In some cases, VA borrowers can roll certain fees—such as the funding fee—into their loan, reducing upfront expenses. Additionally, lenders may offer “lender credits” that cover part of the closing costs in exchange for a slightly higher interest rate. Always check with your lender about what can be financed and whether any extra fees count toward the 4% limit.
7. Can I combine seller concessions with other types of homebuying assistance?
Absolutely. Many buyers layer seller concessions with down payment assistance programs or grants, provided they meet eligibility requirements. By combining different forms of support, you can significantly reduce your cash-to-close. However, ensure each program’s rules allow such layering and confirm with your lender to avoid compliance issues.
8. Are there any tax implications for the buyer or seller when concessions are given?
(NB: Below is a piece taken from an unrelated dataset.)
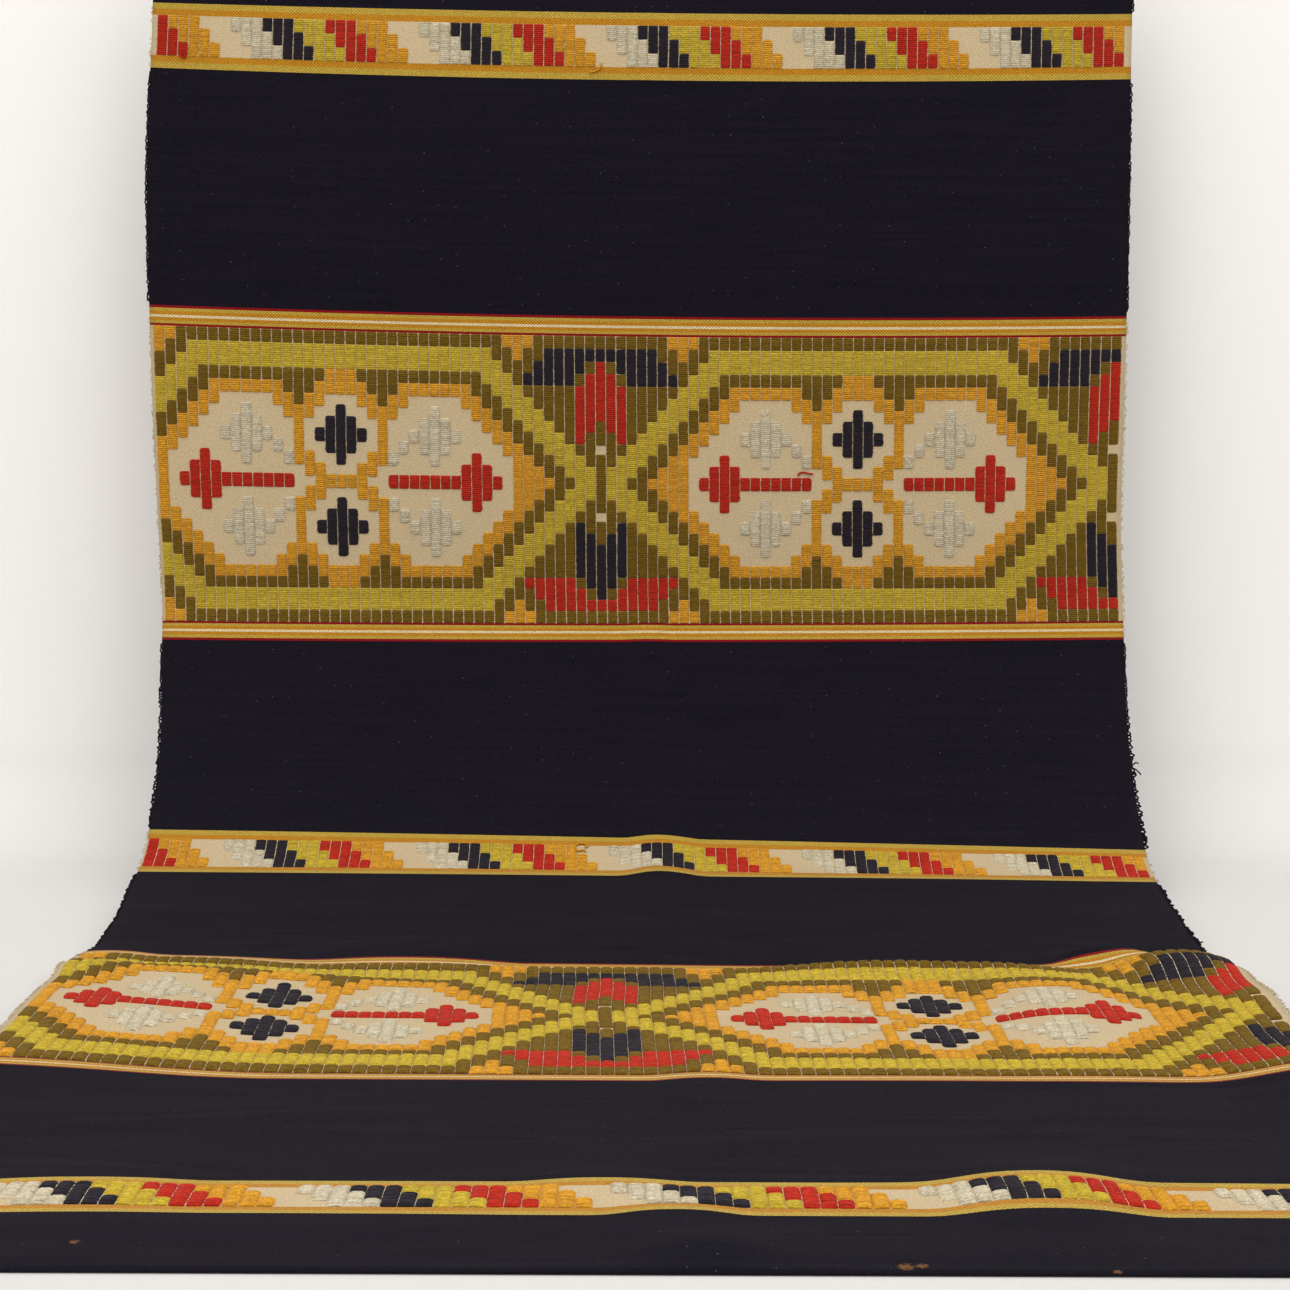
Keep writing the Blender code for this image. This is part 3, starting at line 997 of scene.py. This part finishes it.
def build_back(stretch, yarn_at, rows, name):
    """The reverse of a band: the same chart, woven flatter and seen from behind."""
    lines = row_lines(stretch)
    letters = "".join(YARNS)
    keys = tuple(YARNS.values()) + ("bare",)
    bm, layer = start_mesh()
    bmesh.ops.create_grid(bm, x_segments=2 * COLUMNS, y_segments=rows, size=0.5)
    for face in bm.faces:
        middle = face.calc_center_median()
        column = min(COLUMNS, int((middle.x + 0.5) * COLUMNS) + 1)
        row = min(rows - 1, int((0.5 - middle.y) * rows))
        letter = yarn_at(column, row)
        face.material_index = letters.index(letter) if letter in letters else len(letters)
    bmesh.ops.reverse_faces(bm, faces=bm.faces[:])
    for vert in bm.verts:
        i = round((vert.co.x + 0.5) * 2 * COLUMNS)
        j = round((0.5 - vert.co.y) * rows)
        u = column_line(stretch, 0.5 * i)
        w = lines[j]
        vert.co = woven(u, w, BACK_GAP - (0.00035 if i % 2 else -0.0001))
        vert[layer] = (u * CLOTH_WIDTH, w, 0.0)
    return add_piece(name, bm, keys)


class CURTAIN_OT_wide_bands(bpy.types.Operator):
    """Adds the laid-in wool of the two wide bands, one piece for each yarn"""

    bl_idname = "curtain.wide_bands"
    bl_label = "Wide bands"

    def execute(self, context):
        sizes = context.scene.curtain_sizes
        for number, stretch in enumerate(("wide_top", "wide_low")):
            for index, letter in enumerate(YARNS):
                name = stretch + "_" + YARNS[letter]
                build_inlay(stretch, wide_yarn, WIDE_ROWS, letter, name, sizes, 100 * number + index)
            build_warp(stretch, wide_yarn, WIDE_ROWS, sizes, 400 + number)
            build_back(stretch, wide_yarn, WIDE_ROWS, stretch + "_reverse")
        return {"FINISHED"}


class CURTAIN_OT_narrow_bands(bpy.types.Operator):
    """Adds the laid-in wool of the three narrow bands"""

    bl_idname = "curtain.narrow_bands"
    bl_label = "Narrow bands"

    def execute(self, context):
        sizes = context.scene.curtain_sizes
        for number, stretch in enumerate(("narrow_top", "narrow_mid", "narrow_low")):
            build_inlay(stretch, narrow_yarn, NARROW_ROWS, "RYBNC", stretch + "_inlay", sizes, 300 + number)
            build_warp(stretch, narrow_yarn, NARROW_ROWS, sizes, 500 + number)
            build_back(stretch, narrow_yarn, NARROW_ROWS, stretch + "_reverse")
        return {"FINISHED"}


# Loose tails of inlay yarn: yarn, column place u, row place w and the bends of the tail, in millimetres
# across and down from there.
LOOSE_TAILS = (
    ("red", 0.0290, 0.1500, ((0, -4), (1.5, 0.5), (4.5, 2.2), (6.8, -0.5), (7.4, -4))),
    ("orange", 0.4560, 0.1500, ((1, -4), (0.4, 0), (-2, 3), (-6, 5.2), (-11, 6.0))),
    ("red", 0.6640, 0.5650, ((-3, 3), (-1.5, 0.4), (3, -0.6), (8, 0.8), (13, 1.0))),
    ("orange", 0.4330, 1.0060, ((-4, 6), (-5.5, 1), (-2, -3), (3, -4), (7.5, 0), (4, 2.5))),
    ("orange", 0.4290, 1.0130, ((-3, 0), (2, 1.6), (7, -0.4), (9.5, 2.5))),
    ("olive", 0.6500, 1.3360, ((-3, 4), (-1, -2), (-5, -6), (-9, -8))),
    ("navy", 1.0000, 0.8850, ((-3, -2), (2, -1.5), (5, -4), (8, -2.5))),
    ("navy", 1.0000, 0.8870, ((-3, 0), (3, 1.0), (7, 4.5), (9, 8))),
    ("navy", 0.9990, 1.2300, ((-3, 0), (2, 0.5), (5, 3.5), (9, 3.0))),
)


def lay_yarns(name, key, paths, radius):
    """Bent lengths of yarn, drawn as round curves and kept as one mesh."""
    line = bpy.data.curves.new(name, "CURVE")
    line.dimensions = "3D"
    line.bevel_depth = radius
    line.bevel_resolution = 1
    line.use_fill_caps = True
    for path in paths:
        spline = line.splines.new("POLY")
        spline.points.add(len(path) - 1)
        for k, point in enumerate(path):
            spline.points[k].co = (*point, 1.0)
            spline.points[k].radius = 0.55 if k in (0, len(path) - 1) else 1.0
    drawn = bpy.data.objects.new(name + "_line", line)
    mesh = bpy.data.meshes.new_from_object(drawn)
    mesh.name = name
    bpy.data.objects.remove(drawn)
    bpy.data.curves.remove(line)
    mesh.materials.clear()
    mesh.materials.append(loose_yarn(key))
    mesh.shade_smooth()
    piece = bpy.data.objects.new(name, mesh)
    bpy.context.scene.collection.objects.link(piece)
    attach(piece, "root")
    return piece


def above_cloth(u, w, out):
    """A point beside or above the weave that never goes below the floor."""
    point = woven(u, w, out)
    point.z = max(point.z, FLOOR + 0.0012)
    return point


def smooth_path(corners, steps=3):
    """Points of a smooth line through the corners."""
    points = []
    for k in range(len(corners) - 1):
        before = corners[max(k - 1, 0)]
        a, b = corners[k], corners[k + 1]
        after = corners[min(k + 2, len(corners) - 1)]
        for j in range(steps):
            t = j / steps
            points.append(0.5 * (2 * a + (b - before) * t + (2 * before - 5 * a + 4 * b - after) * t * t
                                 + (3 * a - before - 3 * b + after) * t ** 3))
    points.append(corners[-1])
    return points


def edge_loops(sizes):
    """Small uneven turns of the navy weft where it comes back at both selvedges."""
    rng = random.Random(71)
    paths = []
    plain = [(start_of(name), start_of(name) + length) for name, length in STRETCHES
             if name.startswith(("navy", "end"))]
    for side in (0.0, 1.0):
        way = 1.0 if side else -1.0
        for top, end in plain:
            w = top + 0.004
            while w < end - 0.006:
                rough = 1.5 if side and 0.86 < w < 1.29 else (1.0 if w > 0.8 else 0.6)
                reach = sizes.tuft_length * rng.uniform(0.15, 0.9) * rough
                deep = rng.uniform(0.0025, 0.0060)
                out = rng.uniform(0.0006, 0.0014)
                corners = []
                for share, away in ((0.0, -0.6), (0.2, 0.55), (0.55, 1.0), (0.85, 0.45), (1.0, -0.6)):
                    corners.append(above_cloth(side + way * away * reach / CLOTH_WIDTH, w + share * deep, out))
                paths.append(smooth_path(corners, 2))
                w += deep * rng.uniform(0.5, 1.0)
    return paths


# A fuzz thread's bends: share of its reach, how far it turns along the edge, and how high it rises.
FUZZ_BENDS = ((-0.5, 0, 0.0), (0.5, 1, 0.0008), (1.0, -0.5, 0.0012), (0.5, -1.2, 0.0006))


def edge_fuzz():
    """Fine undyed threads that stand out of the selvedges beside the bands."""
    rng = random.Random(72)
    paths = []
    plan = (("wide_low", 0.0, 260, 0.0018), ("wide_low", 1.0, 260, 0.0030), ("wide_top", 1.0, 120, 0.0020),
            ("wide_top", 0.0, 60, 0.0012), ("narrow_mid", 1.0, 18, 0.002), ("narrow_mid", 0.0, 18, 0.002),
            ("narrow_top", 0.0, 14, 0.0015), ("narrow_low", 0.0, 30, 0.0018), ("narrow_low", 1.0, 30, 0.0018))
    for stretch, side, count, reach in plan:
        way = 1.0 if side else -1.0
        for _ in range(count):
            w = start_of(stretch) + length_of(stretch) * rng.uniform(0.02, 0.98)
            long = reach * rng.uniform(0.4, 1.3)
            lean = rng.uniform(-0.005, 0.005)
            bend = rng.uniform(-0.002, 0.002)
            corners = [above_cloth(side + way * long * share / CLOTH_WIDTH, w + lean * share + bend * turn,
                                   0.0012 + rise * rng.uniform(0.2, 1.0))
                       for share, turn, rise in FUZZ_BENDS]
            paths.append(smooth_path(corners, 2))
    return paths


class CURTAIN_OT_loose_yarns(bpy.types.Operator):
    """Adds the uneven selvedge turns, the fuzz beside the bands and the loose tails of inlay yarn"""

    bl_idname = "curtain.loose_yarns"
    bl_label = "Loose yarns"

    def execute(self, context):
        sizes = context.scene.curtain_sizes
        lay_yarns("selvedge_turns", "navy", edge_loops(sizes), 0.0009)
        lay_yarns("selvedge_fuzz", "bare", edge_fuzz(), 0.00026)
        for key in ("red", "orange", "olive", "navy"):
            paths = []
            for name, u, w, bends in LOOSE_TAILS:
                if name == key:
                    high = 0.0008 if key == "navy" else 0.0032
                    corners = [above_cloth(u + x / 1000.0 / CLOTH_WIDTH, w + y / 1000.0, high + 0.0004 * (k % 2))
                               for k, (x, y) in enumerate(bends)]
                    paths.append(smooth_path(corners, 4))
            lay_yarns("loose_tails_" + key, key, paths, 0.0007 if key == "navy" else 0.00095)
        return {"FINISHED"}


def studio_light(name, place, aim, size, power, colour):
    """A soft square lamp aimed at a point."""
    lamp = bpy.data.lights.new(name, "AREA")
    lamp.shape = "SQUARE"
    lamp.size = size
    lamp.energy = power
    lamp.color = colour
    obj = bpy.data.objects.new(name, lamp)
    obj.location = place
    obj.rotation_euler = (Vector(aim) - Vector(place)).to_track_quat("-Z", "Y").to_euler()
    bpy.context.scene.collection.objects.link(obj)


class CURTAIN_OT_studio(bpy.types.Operator):
    """Adds the pale floor and backdrop, the lights and the camera"""

    bl_idname = "curtain.studio"
    bl_label = "Studio"

    def execute(self, context):
        scene = context.scene
        studio = scene.curtain_studio
        bm = bmesh.new()
        bmesh.ops.create_grid(bm, x_segments=1, y_segments=40, size=0.5)
        path = [(-6.0, FLOOR - 0.0005), (0.02, FLOOR - 0.0005)]
        path += [(0.02 + 0.10 * math.sin(a), FLOOR - 0.0005 + 0.10 * (1 - math.cos(a)))
                 for a in [math.pi / 2 * k / 36 for k in range(1, 37)]]
        path += [(0.12, 1.5), (0.12, 3.5), (0.12, 3.6)]
        for vert in bm.verts:
            j = round((vert.co.y + 0.5) * 40)
            vert.co = (vert.co.x * 12.0, *path[j])
        mesh = bpy.data.meshes.new("backdrop")
        bm.to_mesh(mesh)
        bm.free()
        mesh.shade_smooth()
        paper = bpy.data.materials.new("backdrop_paper")
        paper.use_nodes = True
        tree = paper.node_tree
        shader = tree.nodes["Principled BSDF"]
        shader.inputs["Roughness"].default_value = 0.95
        shader.inputs["Specular IOR Level"].default_value = 0.1
        where = add_node(tree, "ShaderNodeTexCoord")
        parts = add_node(tree, "ShaderNodeSeparateXYZ", in_0=where.outputs["Object"])
        # Painted light: the paper is made darker on the floor in front and paler up the cove and towards the wall,
        # to even out how the lamps light the floor and to lift the shade in the corner behind the cloth.
        rising = ranged(tree, parts.outputs[2], FLOOR, FLOOR + 0.12, 0.0, 0.60)
        nearing = ranged(tree, parts.outputs[1], -0.85, 0.0, 0.0, 0.40)
        painted_light_share = maths(tree, "ADD", rising, nearing)
        paint = add_node(tree, "ShaderNodeMix", data_type="RGBA", in_A=(0.645, 0.635, 0.625, 1.0),
                         in_B=(0.91, 0.895, 0.88, 1.0), in_Factor=painted_light_share)
        tree.links.new(paint.outputs["Result"], shader.inputs["Base Color"])
        mesh.materials.append(paper)
        backdrop = bpy.data.objects.new("backdrop", mesh)
        scene.collection.objects.link(backdrop)

        world = bpy.data.worlds.new("studio_air")
        world.use_nodes = True
        world.node_tree.nodes["Background"].inputs["Color"].default_value = (1.0, 0.985, 0.96, 1.0)
        world.node_tree.nodes["Background"].inputs["Strength"].default_value = 0.72
        scene.world = world
        studio_light("key_soft", (-1.7, -2.7, 1.9), (0.0, -0.3, -0.5), 2.4, 29.0, (1.0, 0.98, 0.95))
        studio_light("fill_soft", (2.1, -2.8, 1.5), (0.0, -0.3, -0.5), 2.2, 21.0, (1.0, 0.98, 0.95))
        studio_light("top_soft", (0.0, -1.7, 2.2), (0.0, -0.8, -1.0), 2.2, 36.0, (1.0, 0.99, 0.97))

        camera = bpy.data.cameras.new("camera")
        camera.sensor_width = 36.0
        camera.lens = studio.lens
        eye = bpy.data.objects.new("camera", camera)
        eye.location = (0.0, -studio.eye_distance, FLOOR + studio.eye_height)
        eye.rotation_euler = (math.pi / 2 - studio.eye_tilt, 0.0, 0.0)
        scene.collection.objects.link(eye)
        scene.camera = eye
        scene.view_settings.view_transform = "Standard"
        return {"FINISHED"}


class CURTAIN_PT_panel(bpy.types.Panel):
    """Lists the curtain's sizes, colours and pieces"""

    bl_idname = "CURTAIN_PT_panel"
    bl_label = "Woven curtain"
    bl_space_type = "VIEW_3D"
    bl_region_type = "UI"
    bl_category = "Curtain"

    def draw(self, context):
        layout = self.layout
        for owner in (context.scene.curtain_sizes, context.scene.curtain_yarns, context.scene.curtain_studio):
            box = layout.box()
            for key in owner.__annotations__:
                box.prop(owner, key)
        for operator in OPERATORS:
            layout.operator(operator.bl_idname)


OPERATORS = (CURTAIN_OT_ground_cloth, CURTAIN_OT_wide_bands, CURTAIN_OT_narrow_bands, CURTAIN_OT_loose_yarns,
             CURTAIN_OT_studio)
CLASSES = (CurtainYarns, CurtainSizes, CurtainStudio, *OPERATORS, CURTAIN_PT_panel)


def register():
    for cls in CLASSES:
        bpy.utils.register_class(cls)
    bpy.types.Scene.curtain_yarns = bpy.props.PointerProperty(type=CurtainYarns)
    bpy.types.Scene.curtain_sizes = bpy.props.PointerProperty(type=CurtainSizes)
    bpy.types.Scene.curtain_studio = bpy.props.PointerProperty(type=CurtainStudio)


def unregister():
    del bpy.types.Scene.curtain_studio
    del bpy.types.Scene.curtain_sizes
    del bpy.types.Scene.curtain_yarns
    for cls in reversed(CLASSES):
        bpy.utils.unregister_class(cls)


def main():
    register()
    bpy.ops.curtain.studio()
    bpy.ops.curtain.ground_cloth()
    bpy.ops.curtain.wide_bands()
    bpy.ops.curtain.narrow_bands()
    bpy.ops.curtain.loose_yarns()


if __name__ == "__main__":
    main()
Seller concessions are typically treated as part of the real estate transaction’s overall cost and don’t usually create major tax consequences. However, specific tax scenarios can vary based on personal circumstances and how the transaction is structured. It’s wise to consult a tax professional to understand any potential implications for your situation.
The Bottom Line
The VA Seller Concession Rule is a valuable piece of the VA loan puzzle, enabling sellers to help cover a buyer’s costs without overcomplicating the deal.
By distinguishing between standard closing costs and true “concessions,” you can stay within the 4% limit while maximizing the benefits for both parties.
Whether you’re a buyer or a seller, working closely with an experienced lender and real estate professional ensures you navigate these rules effectively.
Clear communication and transparency in negotiations can help you avoid common pitfalls, making it more likely that both sides walk away satisfied and ready to close on the home.